**Aim of the exercise**
Give back an exact copy of the lines from the start of the material through the line bearing "GAP = 0.3 * MM". Include both ends and nothing else.

**Supplied data**
'''

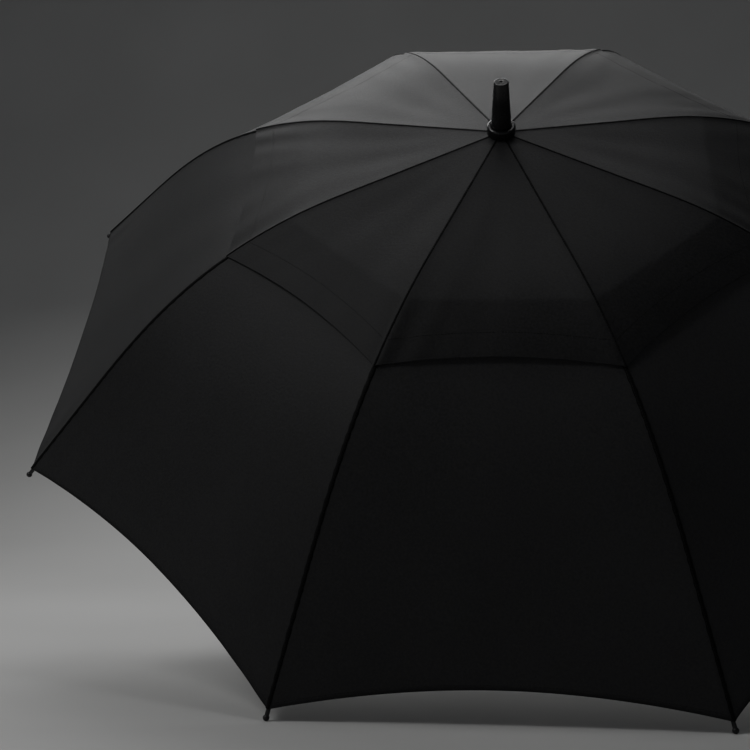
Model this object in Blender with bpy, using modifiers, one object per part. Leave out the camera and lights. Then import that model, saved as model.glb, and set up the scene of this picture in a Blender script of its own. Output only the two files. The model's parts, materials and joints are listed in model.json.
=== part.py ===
"""A vented golf umbrella with eight ribs, lying open on two rib tips and the end of its handle.

Every piece is built in the umbrella's own frame, in metres: +Z runs up the shaft and the top of the
canopy is at z = 0. A rib's parts are drawn in the rib's plane, with X outwards and Y across the rib, and
are then turned round the shaft. One empty, the seat, tilts the umbrella until it rests on z = 0.
"""

import math

import bmesh
import bpy
from mathutils import Matrix, Vector

MM = 0.001
GAP = 0.3 * MM

# The canopy: the rib's length, and its slope below the horizontal along that length.
RIBS = 8
RIB_LENGTH = 750 * MM
HALF_STEP = math.pi / RIBS
TOP_SLOPE = math.radians(9.5)
SLOPE_GAIN = math.radians(36.0)
SLOPE_START = 0.18
SLOPE_SPAN = 0.62
PROFILE_STEPS = 400

# The fabric, as fractions of the rib's length.
FABRIC_THICKNESS = 0.8 * MM
UPPER_START_RADIUS = 8.2 * MM
UPPER_HEM = 0.474
UPPER_HEM_DIP = 0.015
UPPER_LIFT = 2.2 * MM
LOWER_START = 0.361
LOWER_HEM = 0.982
LOWER_HEM_DIP = 0.036
UPPER_ROWS = 5
LOWER_ROWS = 8
HALF_GORE_COLUMNS = 2
STRAP_RIB = 2
STRAP_START = 0.66
STRAP_END = 0.92
STRAP_SIDE = 70 * MM
STRAP_WIDTH = 22 * MM
STRAP_THICKNESS = 1.2 * MM

# The ribs and stretchers.
RIB_DROP = 3.6 * MM
RIB_JOINT = 0.474
RIB_DIAMETER = 3.5 * MM
RIB_END_DIAMETER = 2.6 * MM
BLADE_WIDTH = 2.0 * MM
BLADE_HEIGHT = 5.0 * MM
BRACKET_WIDTH = 6.4 * MM
BRACKET_LENGTH = 20 * MM
BRACKET_SHIFT = 1.8 * MM
TAB_WIDTH = 3.0 * MM
TAB_LENGTH = 8.0 * MM
PIVOT_INSET = 9.0 * MM
PIVOT_DROP = 12.0 * MM
RIVET_HOLE = 1.2 * MM
STRETCHER_DIAMETER = 3.2 * MM
STRETCHER_OFFSET = 5.5 * MM
TIP_START = 0.968
TIP_RADIUS = 2.4 * MM
TIP_BALL = 3.6 * MM
TIP_BORE = 13.5 * MM

# The shaft and what is fixed on it.
SHAFT_RADIUS = 7.0 * MM
SHAFT_BORE = 5.5 * MM
SHAFT_TOP = 40 * MM
SHAFT_END = -908 * MM
FIT_BORE = SHAFT_RADIUS + GAP
FERRULE_TOP = 68 * MM
FERRULE_BASE = 7.3 * MM
FERRULE_TOP_RADIUS = 8.5 * MM
FERRULE_BASE_RADIUS = 12.2 * MM
CAP_RADIUS = 17 * MM
CAP_TOP = 9.5 * MM
CROWN_RADIUS = 15 * MM
CROWN_TOP = -3.8 * MM
CROWN_END = -15 * MM
CROWN_PIVOT = Vector((12 * MM, 0, -9 * MM))
WIRE_RADIUS = 0.6 * MM
WIRE_CHANNEL = 0.9 * MM
WIRE_EYE = 1.0 * MM
SLOT_WIDTH = 2.8 * MM
SLOT_CLEARANCE = 2.8 * MM

# The runner, at its place with the umbrella open.
RUNNER_PIVOT = Vector((13 * MM, 0, -262 * MM))
RUNNER_RADIUS = 16.5 * MM
RUNNER_BORE = 7.4 * MM
RUNNER_ABOVE = 10 * MM
RUNNER_BELOW = 36 * MM
CLOSED_BRACKET_RADIUS = 17 * MM

# The catches: flat wedges that stand out of slots in the shaft.
CATCH_REACH = 10.2 * MM
CATCH_ROOT = 4.2 * MM
CATCH_LENGTH = 14 * MM
CATCH_LEDGE = 1.5 * MM
CATCH_WIDTH = 2.4 * MM
CATCH_PLAY = 0.6 * MM

# The handle.
HANDLE_TOP = -746 * MM
HANDLE_END = -932 * MM
GRIP_END = -924 * MM
GRIP_TOP_RADIUS = 17 * MM
GRIP_WAIST_RADIUS = 16 * MM
GRIP_END_RADIUS = 19 * MM
END_FILLET = 2.5 * MM

ROUND_STEPS = 24
ROD_CHAMFER = 0.293

BLACK_FABRIC = ("canopy_fabric", (0.012, 0.012, 0.013), 0.75, 0.0)
BLACK_PLASTIC = ("black_plastic", (0.015, 0.015, 0.016), 0.35, 0.0)
GREY_FIBREGLASS = ("fibreglass", (0.06, 0.06, 0.065), 0.45, 0.0)
STEEL = ("plated_steel", (0.55, 0.55, 0.56), 0.3, 1.0)
FOAM = ("foam_grip", (0.02, 0.02, 0.02), 0.85, 0.0)


def clear_scene():
    for obj in list(bpy.data.objects):
        bpy.data.objects.remove(obj)


def new_collection(name):
    group = bpy.data.collections.new(name)
    bpy.context.scene.collection.children.link(group)
    return group


def make_material(name, colour, roughness, metallic):
    found = bpy.data.materials.get(name)
    if found:
        return found
    made = bpy.data.materials.new(name)
    made.use_nodes = True
    shader = made.node_tree.nodes["Principled BSDF"]
    shader.inputs["Base Color"].default_value = (*colour, 1.0)
    shader.inputs["Roughness"].default_value = roughness
    shader.inputs["Metallic"].default_value = metallic
    return made


# ---------------------------------------------------------------- the canopy's curve


def smooth(value):
    clipped = min(max(value, 0.0), 1.0)
    return clipped * clipped * (3 - 2 * clipped)


def slope_at(share):
    """The rib's slope below the horizontal at a share of its length."""
    return TOP_SLOPE + SLOPE_GAIN * smooth((share - SLOPE_START) / SLOPE_SPAN)


def canopy_point(share, lift=0.0):
    """The point of the canopy over a rib, in the rib's plane, lifted along the outward normal."""
    steps = max(1, round(PROFILE_STEPS * share))
    step = RIB_LENGTH * share / steps
    slopes = [slope_at(share * (index + 0.5) / steps) for index in range(steps)]
    radius = sum(math.cos(slope) for slope in slopes) * step
    height = -sum(math.sin(slope) for slope in slopes) * step
    slope = slope_at(share)
    return Vector((radius + lift * math.sin(slope), 0, height + lift * math.cos(slope)))


def rib_point(share):
    return canopy_point(share, -RIB_DROP)


def rib_direction(share):
    slope = slope_at(share)
    return Vector((math.cos(slope), 0, -math.sin(slope)))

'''

**Written reply**
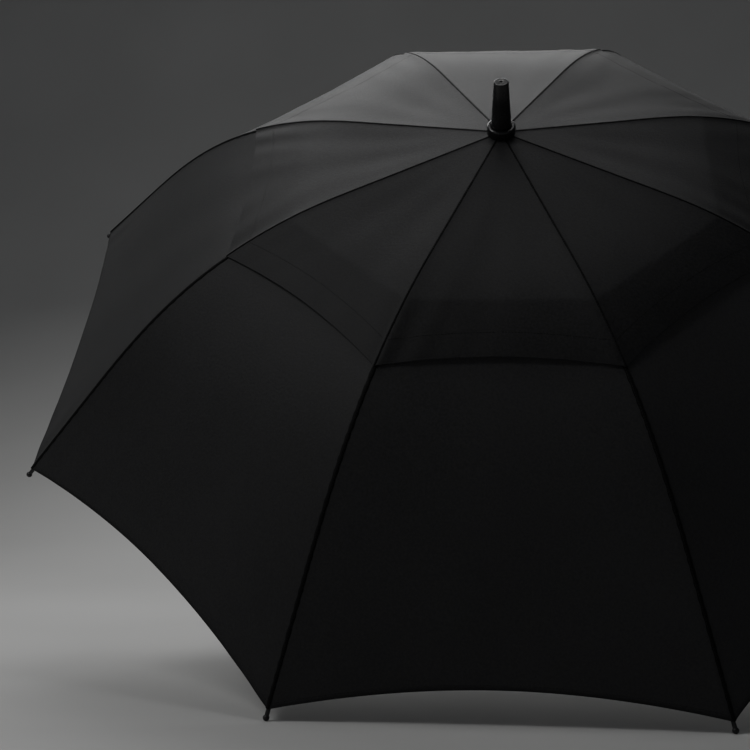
Model this object in Blender with bpy, using modifiers, one object per part. Leave out the camera and lights. Then import that model, saved as model.glb, and set up the scene of this picture in a Blender script of its own. Output only the two files. The model's parts, materials and joints are listed in model.json.
=== part.py ===
"""A vented golf umbrella with eight ribs, lying open on two rib tips and the end of its handle.

Every piece is built in the umbrella's own frame, in metres: +Z runs up the shaft and the top of the
canopy is at z = 0. A rib's parts are drawn in the rib's plane, with X outwards and Y across the rib, and
are then turned round the shaft. One empty, the seat, tilts the umbrella until it rests on z = 0.
"""

import math

import bmesh
import bpy
from mathutils import Matrix, Vector

MM = 0.001
GAP = 0.3 * MM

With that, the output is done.